I especially enjoyed taking courses at Mounts Bay Art Center in Cornwall, England. These training periods in 1978 and 1980 included presentations on marine art painting. Each day was spent site painting at landmarks in the Penzance area supervised by artists Bernard and Audrey Evans. Once, I joined them for painting instruction on Ischia, a volcanic island west of Naples, Italy. Back in Miami, I enrolled in a class at the Metropolitan Art Center, then located near the old ballroom of the Biltmore Hotel in Coral Gables, Florida.

Soon thereafter, I received painting lessons from Marlene and Harold Putnam at their art studio in Rockport, Massachusetts, and attended lectures by artists at the adjacent Northshore Art Center. We painted on the rocky shore between Rockport and Gloucester where we studied the anatomy of waves and ways to capture them in paint.

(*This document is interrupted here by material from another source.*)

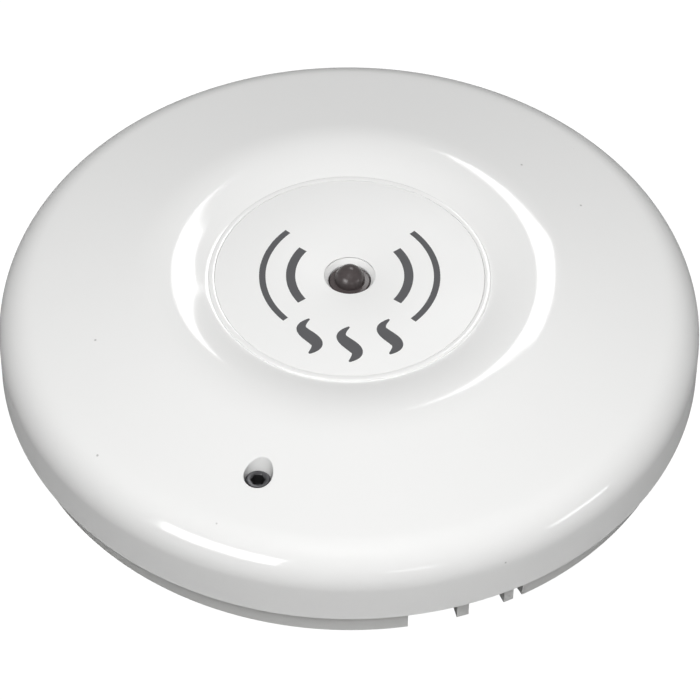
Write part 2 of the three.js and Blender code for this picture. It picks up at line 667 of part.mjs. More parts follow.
function makeChamber() {
  let labyrinth = solid(disc(CHAMBER_RADIUS, CHAMBER_Z[0], CHAMBER_Z[1], MEDIUM));
  const vaneZ = CHAMBER_Z[0] + 0.4;
  const vaneHeight = LABYRINTH_TOP_Z - vaneZ;
  const along = block(1, 4.4, vaneHeight, 0, 0, vaneZ);
  along.rotateZ(rad(VANE_LEAN));
  const across = block(3, 1, vaneHeight, 1.1, 1.6, vaneZ);
  const vane = movedTo(geometryOf(solid(along).add(solid(across))), [0, -(CHAMBER_RADIUS - 3.2)]);
  for (let i = 0; i < VANE_COUNT; i += 1) {
    labyrinth = labyrinth.add(solid(turnedTo(vane, i * 360 / VANE_COUNT)));
  }
  add(headGroup, 'chamber_labyrinth', movedTo(geometryOf(labyrinth), CHAMBER_PLACE), finishes.chamberBlack);

  const edge = 0.4;
  const cap = [
    point(0, CAP_Z[0]),
    point(CHAMBER_RADIUS, CAP_Z[0]),
    point(CHAMBER_RADIUS, CAP_Z[1] - edge),
    point(CHAMBER_RADIUS - edge, CAP_Z[1]),
    point(0, CAP_Z[1]),
  ];
  add(headGroup, 'chamber_cap', movedTo(turned(cap, MEDIUM), CHAMBER_PLACE), finishes.chamberBlack);

  const inside = CHAMBER_RADIUS + SCREEN_GAP;
  let screen = solid(tube(inside + SCREEN_THICKNESS, inside, CHAMBER_Z[0], CAP_Z[1], FINE / 2));
  const [windowWidth, windowHeight] = SCREEN_WINDOW_SIZE;
  const window = block(windowWidth, 4 * CUT, windowHeight, 0, -inside, CHAMBER_Z[1] + SCREEN_GAP);
  for (let i = 0; i < SCREEN_WINDOWS; i += 1) {
    screen = screen.subtract(solid(turnedTo(window, i * 360 / SCREEN_WINDOWS)));
  }
  add(headGroup, 'insect_screen', movedTo(geometryOf(screen), CHAMBER_PLACE), finishes.steel);
}

/** An infrared part: a small round-nosed body that looks across the chamber. */
function makeOptic(name, azimuth, material) {
  const straight = OPTIC_LENGTH - OPTIC_RADIUS;
  const profile = [
    point(0, 0),
    point(OPTIC_RADIUS, 0),
    point(OPTIC_RADIUS, straight),
    ...arc(0, straight, OPTIC_RADIUS, 0, 90, 4).slice(1, -1),
    point(0, OPTIC_LENGTH),
  ];
  const optic = turned(profile, COARSE);
  optic.rotateX(-Math.PI / 2);
  optic.translate(0, -OPTIC_CIRCLE, (CHAMBER_Z[1] + LABYRINTH_TOP_Z) / 2);
  add(headGroup, name, movedTo(turnedTo(optic, azimuth), CHAMBER_PLACE), material);
}

// ---------------------------------------------------------------- locking screw

function makeLockingScrew() {
  const bottom = SCREW_TOP_Z - SCREW_LENGTH;
  const chamfer = 0.3;
  const profile = [
    point(0, bottom),
    point(SCREW_RADIUS - 2 * chamfer, bottom),
    point(SCREW_RADIUS, bottom + 2 * chamfer),
    point(SCREW_RADIUS, SCREW_TOP_Z - chamfer),
    point(SCREW_RADIUS - chamfer, SCREW_TOP_Z),
    point(0, SCREW_TOP_Z),
  ];
  const socket = hexPrism(SCREW_SOCKET_ACROSS, SCREW_TOP_Z - SCREW_SOCKET_DEPTH, SCREW_TOP_Z + CUT);
  const screw = solid(turned(profile, COARSE)).subtract(solid(socket));
  const spot = place(SCREW_CIRCLE, SCREW_AZIMUTH);
  add(screwGroup, 'locking_screw', movedTo(geometryOf(screw), spot), finishes.blackSteel);

  const pad = disc(PRESSURE_PAD_RADIUS, PLATE_THICKNESS + 2 * CLEARANCE, bottom - CLEARANCE, COARSE);
  add(screwGroup, 'screw_pressure_pad', movedTo(pad, spot), finishes.nylon);

  const insert = tube(INSERT_RADIUS, INSERT_BORE_RADIUS, INSERT_Z[0], INSERT_Z[1], COARSE);
  add(headGroup, 'threaded_insert', movedTo(insert, spot), finishes.brass);
}

// ---------------------------------------------------------------- assembly

makeMountingBase();
makeGrommet();
TERMINAL_AZIMUTHS.forEach((azimuth, i) => makeTerminal(i + 1, azimuth));
makeChassis();
TERMINAL_AZIMUTHS.forEach((azimuth, i) => makeBlade(i + 1, azimuth));
makeBoard();
makeBoardParts();
makeChamber();
makeOptic('infrared_emitter', EMITTER_AZIMUTH, finishes.clearLens);
makeOptic('photodiode', PHOTODIODE_AZIMUTH, finishes.partBlack);
makeLockingScrew();
makeCover();

export default detector;
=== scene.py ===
"""A low ceiling smoke detector on its back: twist-lock base, optical head and glossy domed cover.

Lengths inside the classes are millimetres. Meshes are written in metres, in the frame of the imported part:
+Z out of the ceiling into the room, -Y towards the locking screw, origin at the centre of the back.
An azimuth runs from the front (-Y) towards +X.
"""
from __future__ import annotations

import json
import logging
import math
from dataclasses import dataclass, field
from enum import Enum
from typing import Callable, Sequence

import bmesh
import bpy
from mathutils import Matrix, Vector

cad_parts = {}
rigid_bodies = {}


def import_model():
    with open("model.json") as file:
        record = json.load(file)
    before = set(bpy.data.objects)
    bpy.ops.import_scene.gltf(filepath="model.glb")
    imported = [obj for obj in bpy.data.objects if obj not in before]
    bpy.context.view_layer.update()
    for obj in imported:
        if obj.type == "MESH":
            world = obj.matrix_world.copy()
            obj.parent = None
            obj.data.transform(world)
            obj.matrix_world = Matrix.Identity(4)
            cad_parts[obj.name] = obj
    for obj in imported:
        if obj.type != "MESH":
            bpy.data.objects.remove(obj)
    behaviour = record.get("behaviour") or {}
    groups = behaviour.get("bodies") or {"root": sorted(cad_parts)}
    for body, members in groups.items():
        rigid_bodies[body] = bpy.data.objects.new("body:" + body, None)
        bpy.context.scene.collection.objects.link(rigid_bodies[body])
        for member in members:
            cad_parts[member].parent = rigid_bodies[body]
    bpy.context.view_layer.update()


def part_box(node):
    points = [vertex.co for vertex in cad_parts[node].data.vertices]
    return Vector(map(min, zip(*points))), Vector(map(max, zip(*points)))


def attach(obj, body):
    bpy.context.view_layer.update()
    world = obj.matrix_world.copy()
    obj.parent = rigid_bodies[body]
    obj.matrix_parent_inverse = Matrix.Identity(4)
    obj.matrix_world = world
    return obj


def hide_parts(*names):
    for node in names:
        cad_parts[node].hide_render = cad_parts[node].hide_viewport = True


log = logging.getLogger("detector")

MM = 0.001
FINE = 288
MEDIUM = 96
SMALL = 40

Piece = bpy.types.Object
NodeTree = bpy.types.NodeTree
Socket = bpy.types.NodeSocket
Point = tuple[float, float]
Loop = list[tuple[float, float, float]]
Faces = list[tuple[int, ...]]

# Radians of wave that the wave texture draws in one unit of its scale.
WAVE_RADIANS = 20.0
# The four places in plan where a screw holds the circuit board on its stand.
BOARD_SCREWS = ((26.0, -15.0), (26.0, 15.0), (-26.0, 15.0), (-26.0, -15.0))
# Turns a shape drawn in plan into one seen from the side: its outline in Y and Z, pulled along X.
SIDEWAYS = Matrix(((0, 0, 1, 0), (1, 0, 0, 0), (0, 1, 0, 0), (0, 0, 0, 1)))


class Body(Enum):
    """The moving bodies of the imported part."""

    BASE = "base"
    HEAD = "head"
    COVER = "cover"
    PAD = "screw_pad"
    SCREW = "screw"


class Shading(Enum):
    """How a mesh's edges catch light: the angle past which an edge is drawn sharp."""

    SMOOTH = 180.0
    SOFT = 50.0
    CREASED = 28.0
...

In the early 1980's, I became a juried professional member of the International Society of Marine Painters. The notice taken of my artwork by the University of Miami Marine Science Dean EG. Walton Smith, and his wife Mae also was encouraging. Walton, who had written authoritatively on the physical aspects of ocean waves, invited me to present an exhibition of twenty-five paintings at the annual meeting of the International Oceanographic Foundation. The Dean purchased one of my surf paintings for his office. I had two shows at the University of Miami Medical Library , each of which included forty-five paintings. One of the pictures still hangs in the office of Henry L. Lemkau, Jr., Director and Chairman, Louis Calder Memorial Library.

This book is a selection of seascapes created over a lifetime. When I am asked what other subjects I enjoy painting besides the ocean, my reply is that I never have tired of addressing the majestic sea.

David Sanders Howell



Those of you who know Margaret, will be aware of her devoted, capable presence in this book. Others I wish to recognize are photographer, Tim McAfee; James Clearwater of Grassfield Press and his wife Bonnie; Joel Suissa of Suissa Design; Joseph DiNatale; and Geneva Jackson.

Encouragement in art, in various ways through the years, came from Holly and Margaret Smith; Edwin Gamble; Rudolf and Katarina Lemperg; Helen Schaffer; Patty and Bob McNaughton; Caroline Hunter; Kenneth Kniskern; Alice Jean Larkin; Sue Spear; our children Linda Lee, David Jr., and Walter Howell; and especially Alice Brock, who kept pushing me to paint.